## Start Available data

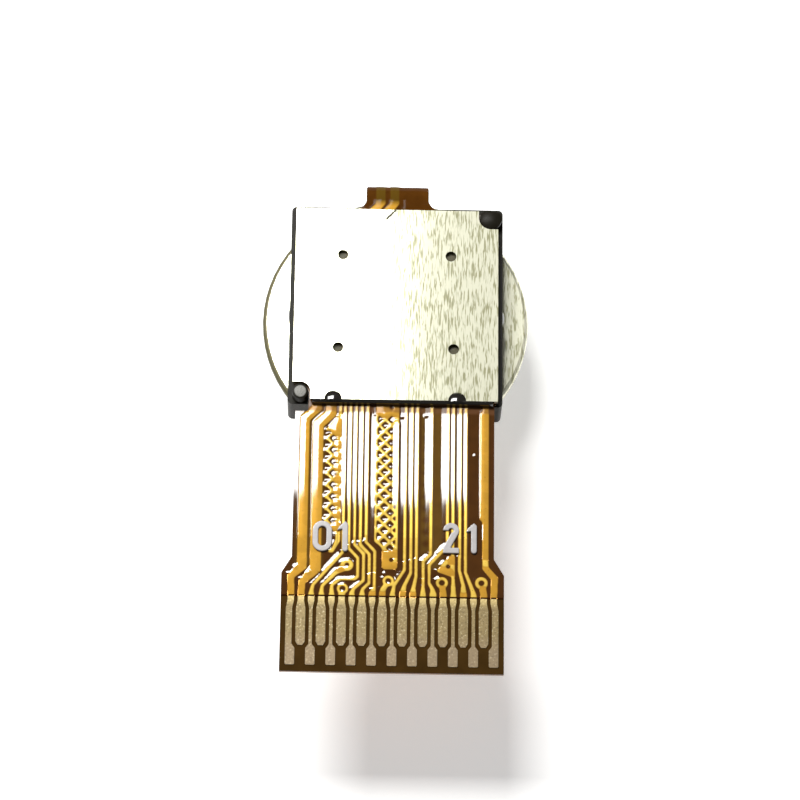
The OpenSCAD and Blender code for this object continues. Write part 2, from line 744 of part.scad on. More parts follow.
// ---- Lower copper layer and what it is bonded with ----
wire_count = 12;
wire_pitch = 0.3;
finger_x = die_w / 2 + wire_room / 2;
cap_y = die_l / 2 + capacitor_room / 2;
cap_l = 0.6;
cap_w = 0.3;
cap_xs = [-1.5, -0.5, 0.5, 1.5];

module lower_copper() color("#8a6a30") {
    band_top_y = plate_low_y - 0.1;
    slab(film_z - copper_t, copper_t) {
        difference() {
            translate([0.8, stiffener_y + 0.15]) square([0.66, band_top_y - stiffener_y - 0.15]);
            hatch_cells([0.97], band_top_y - 0.3, stiffener_y + 0.5);
        }
        difference() {
            translate([-2.9, stiffener_y + 0.15]) square([0.8, band_top_y - stiffener_y - 0.15]);
            post_room(post_r + post_clear, post_r + post_clear);
        }
        for (side = [-1, 1], i = [0:wire_count - 1])
            translate([side * finger_x, (i - (wire_count - 1) / 2) * wire_pitch]) centred_rect(0.2, 0.12);
        for (side = [-1, 1], x = cap_xs, end = [-1, 1])
            translate([x + end * (cap_l / 2 - 0.05), side * cap_y]) centred_rect(0.2, cap_w);
    }
}

module lower_outline() {
    difference() {
        flex_outline(stiffener_y, head_top_y);
        centred_rect(cavity_w - 2 * edge_inset, cavity_l - 2 * edge_inset);
        post_room(post_r + post_clear, post_r + post_clear);
    }
}

module lower_cover() color("#6b3c18") {
    slab(film_z - copper_t - cover_t, cover_t) lower_outline();
    difference() {
        slab(film_z - copper_t, copper_t) lower_outline();
        lower_copper();
    }
}

module contact_stiffener() color("#3a2412") {
    slab(film_z - stiffener_t, stiffener_t) flex_outline(tip_y, stiffener_y);
}

// ---- Sensor, wires and capacitors ----
module image_sensor() color("#3c4048") {
    slab(die_z, die_t) centred_rect(die_w, die_l);
}

module pixel_array() color("#4b3f63") {
    slab(die_z - array_t, array_t) centred_rect(array_w, array_l);
}

module die_attach() color("#8c8c86") {
    slab(die_back_z, attach_t) centred_rect(die_w - 2 * edge_inset, die_l - 2 * edge_inset);
}

module bond_wire() {
    inner_x = die_w / 2 - 0.12;
    loop_r = (finger_x - inner_x) / 2;
    r = wire_d / 2;
    translate([inner_x + loop_r, 0, die_z]) rotate([90, 0, 0]) rotate([0, 0, 180])
        rotate_extrude(angle = 180, $fn = 32) translate([loop_r, 0]) circle(r, $fn = 16);
    translate([finger_x, 0, die_z]) cylinder(h = film_z - copper_t - die_z, r = r, $fn = 16);
}

module bond_wires() color("#d9b04a") {
    for (side = [0, 1], i = [0:wire_count - 1])
        translate([0, (i - (wire_count - 1) / 2) * wire_pitch, 0]) mirror([side, 0, 0]) bond_wire();
}

module capacitors() color("#9c7b52") {
    cap_h = 0.3;
    skin = 0.01;
    for (side = [-1, 1], x = cap_xs) {
        slab(film_z - copper_t - cap_h + skin, cap_h - 2 * skin)
            translate([x, side * cap_y]) centred_rect(cap_l, cap_w - 2 * skin);
        for (end = [-1, 1]) slab(film_z - copper_t - cap_h, cap_h)
            translate([x + end * (cap_l / 2 - 0.05), side * cap_y]) centred_rect(0.14, cap_w);
    }
}

// ---- Infrared filter ----
module ir_filter() color("#9fd0c8", 0.6) {
    slab(filter_z, filter_t) centred_rect(filter_w, filter_w);
}

module filter_glue() color("#dad7cc") {
    slab(shelf_z, filter_glue_t) difference() {
        centred_rect(filter_w, filter_w);
        circle(d = window_d + 2 * edge_inset);
    }
}

// ---- Lens barrel and lenses ----
module lens_barrel() color("#121212") {
    r = barrel_r;
    mouth_r = 1.45;
    lip = 0.12;
    chamfer = 0.06;
    difference() {
        translate([0, 0, rim_z]) rotate_extrude($fn = 96) polygon([[mouth_r, 0], [r - chamfer, 0],
            [r, chamfer], [r, barrel_len], [lens_d / 2, barrel_len], [lens_d / 2, barrel_front_t],
            [aperture_d / 2, barrel_front_t], [mouth_r, lip]]);
        // Four notches in the rim for the focusing key
        for (a = [45:90:315]) rotate(a) translate([(mouth_r + r) / 2 + 0.1, 0, rim_z])
            cube([r - mouth_r - 0.2, 0.4, 0.3], center = true);
    }
}

// One element: a flat flange from z on, with a spherical face on each side.
// A positive sag stands proud and a negative one is hollow.
module lens_element(z, t, front_half, front_sag, back_half, back_sag) {
    function ball_r(half, sag) = (half * half + sag * sag) / (2 * abs(sag));
    module ball(at, half, sag, side) {
        r = ball_r(half, sag);
        translate([0, 0, at + side * (abs(sag) - r) * sign(sag)]) sphere(r, $fn = 96);
    }
    module bulge(at, half, sag, side) {
        low = side > 0 ? at - eps : at - sag - eps;
        intersection() {
            ball(at, half, sag, side);
            translate([0, 0, low]) cylinder(h = sag + 2 * eps, r = half + eps);
        }
    }
    difference() {
        union() {
            translate([0, 0, z]) cylinder(h = t, r = lens_r, $fn = 96);
            if (front_sag > 0) bulge(z, front_half, front_sag, -1);
            if (back_sag > 0) bulge(z + t, back_half, back_sag, 1);
        }
        if (front_sag < 0) ball(z, front_half, front_sag, -1);
        if (back_sag < 0) ball(z + t, back_half, back_sag, 1);
    }
}

module lens_1() color("#c9dce0", 0.5) lens_element(lens_1_z, lens_1_t, 0.78, 0.12, 0.75, -0.04);
module lens_2() color("#c9dce0", 0.5) lens_element(lens_2_z, lens_2_t, 0.72, -0.04, 0.95, -0.08);
module lens_3() color("#c9dce0", 0.5) lens_element(lens_3_z, lens_3_t, 1, 0.1, 1, 0.1);
module lens_4() color("#c9dce0", 0.5) lens_element(lens_4_z, lens_4_t, 1.2, -0.15, 1.3, -0.1);

module flat_ring(z, t, inner_r) {
    difference() {
        translate([0, 0, z]) cylinder(h = t, r = lens_r, $fn = 96);
        translate([0, 0, z - eps]) cylinder(h = t + 2 * eps, r = inner_r);
    }
}

module light_baffles() color("#0b0b0b") {
    flat_ring(baffle_1_z, baffle_t, baffle_1_r);
    flat_ring(baffle_2_z, baffle_t, baffle_2_r);
}

module spacer_ring() color("#0f0f0f") flat_ring(spacer_z, spacer_t, spacer_r);
module retainer_ring() color("#0f0f0f") flat_ring(retainer_z, retainer_t, retainer_r);

// Three short fillets of thread-locking glue between the barrel and the tower's front
module thread_lock() color("#b9b3a2") {
    w = lock_w;
    for (a = [0, 120, 240]) rotate(a - 20) translate([0, 0, tower_z]) rotate_extrude(angle = 40, $fn = 96)
        polygon([[barrel_r, 0], [barrel_r + w, 0], [barrel_r, -0.18]]);
}

lens_holder();
front_disc();
disc_film();
back_plate();
plate_film();
edge_bead();
glue_dots();
flex_film();
copper_tracks();
coverlay();
tail_tracks();
tail_cover();
contact_pads();
pin_numbers();
lower_copper();
lower_cover();
contact_stiffener();
tail_bond();
image_sensor();
pixel_array();
die_attach();
bond_wires();
capacitors();
ir_filter();
filter_glue();
lens_barrel();
lens_1();
lens_2();
lens_3();
lens_4();
light_baffles();
spacer_ring();
retainer_ring();
thread_lock();
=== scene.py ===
"""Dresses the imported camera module: films with relief, brushed steel, glue, plating and optics."""

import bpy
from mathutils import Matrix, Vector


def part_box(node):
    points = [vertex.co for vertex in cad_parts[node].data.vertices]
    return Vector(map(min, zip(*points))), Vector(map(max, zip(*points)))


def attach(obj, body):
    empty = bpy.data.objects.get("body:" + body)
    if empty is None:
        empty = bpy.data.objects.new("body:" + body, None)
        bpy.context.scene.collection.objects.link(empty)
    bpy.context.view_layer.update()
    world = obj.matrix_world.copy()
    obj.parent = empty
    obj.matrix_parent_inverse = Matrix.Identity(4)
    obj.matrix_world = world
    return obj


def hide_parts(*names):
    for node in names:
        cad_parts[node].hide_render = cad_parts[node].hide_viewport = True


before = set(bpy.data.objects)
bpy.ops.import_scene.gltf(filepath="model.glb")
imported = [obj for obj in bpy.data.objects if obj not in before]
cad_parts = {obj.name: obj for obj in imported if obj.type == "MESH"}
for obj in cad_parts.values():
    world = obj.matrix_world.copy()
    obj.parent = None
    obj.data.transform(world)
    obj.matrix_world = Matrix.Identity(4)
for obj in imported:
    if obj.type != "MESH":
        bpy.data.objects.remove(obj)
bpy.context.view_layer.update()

import math

import bpy
import numpy as np
from bpy.props import FloatProperty, FloatVectorProperty, PointerProperty
from mathutils import Matrix, Vector
from mathutils.bvhtree import BVHTree

bl_info = {
    "name": "Camera module dresser",
    "version": (1, 0, 0),
    "blender": (4, 5, 0),
    "location": "3D View > Sidebar > Camera Module",
    "description": "Builds the films, steel, glue and optics of a camera module around its frame",
    "category": "Object",
}

MM = 0.001
BODY = "root"
SAMPLE = 0.005 * MM


# ---- Places read from the frame, in metres ----
def low(node):
    """Lowest corner of a CAD node."""
    return Vector(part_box(node)[0])


def high(node):
    """Highest corner of a CAD node."""
    return Vector(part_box(node)[1])


PLATE_LOW, PLATE_HIGH = low("back_plate"), high("back_plate")
HOLDER_HIGH = high("lens_holder")
BARREL_LOW = low("lens_barrel")
COVER_LOW, COVER_HIGH = low("coverlay"), high("coverlay")
COPPER_FOOT = low("copper_tracks").z
TAIL_LOW, TAIL_HIGH = low("tail_cover"), high("tail_cover")
TAIL_FILM = 0.03 * MM
TAIL_SAG = 0.014 * MM

# Holes of the plate lie at least this far from its edges and from one another
HOLE_ZONE = 0.6 * MM
# Steps of the two film nets, and the least width of a broad track
COVER_STEP = 0.0205 * MM
TAIL_STEP = 0.03 * MM
BROAD_TRACK = 0.165 * MM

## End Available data

Stated problem> Output, from the data above, the lines from the line with "the tower's front" to the line with "obj.matrix_world = world" exactly as they stand, both ends included and nothing else.

Output for this task>
// Three short fillets of thread-locking glue between the barrel and the tower's front
module thread_lock() color("#b9b3a2") {
    w = lock_w;
    for (a = [0, 120, 240]) rotate(a - 20) translate([0, 0, tower_z]) rotate_extrude(angle = 40, $fn = 96)
        polygon([[barrel_r, 0], [barrel_r + w, 0], [barrel_r, -0.18]]);
}

lens_holder();
front_disc();
disc_film();
back_plate();
plate_film();
edge_bead();
glue_dots();
flex_film();
copper_tracks();
coverlay();
tail_tracks();
tail_cover();
contact_pads();
pin_numbers();
lower_copper();
lower_cover();
contact_stiffener();
tail_bond();
image_sensor();
pixel_array();
die_attach();
bond_wires();
capacitors();
ir_filter();
filter_glue();
lens_barrel();
lens_1();
lens_2();
lens_3();
lens_4();
light_baffles();
spacer_ring();
retainer_ring();
thread_lock();
=== scene.py ===
"""Dresses the imported camera module: films with relief, brushed steel, glue, plating and optics."""

import bpy
from mathutils import Matrix, Vector


def part_box(node):
    points = [vertex.co for vertex in cad_parts[node].data.vertices]
    return Vector(map(min, zip(*points))), Vector(map(max, zip(*points)))


def attach(obj, body):
    empty = bpy.data.objects.get("body:" + body)
    if empty is None:
        empty = bpy.data.objects.new("body:" + body, None)
        bpy.context.scene.collection.objects.link(empty)
    bpy.context.view_layer.update()
    world = obj.matrix_world.copy()
    obj.parent = empty
    obj.matrix_parent_inverse = Matrix.Identity(4)
    obj.matrix_world = world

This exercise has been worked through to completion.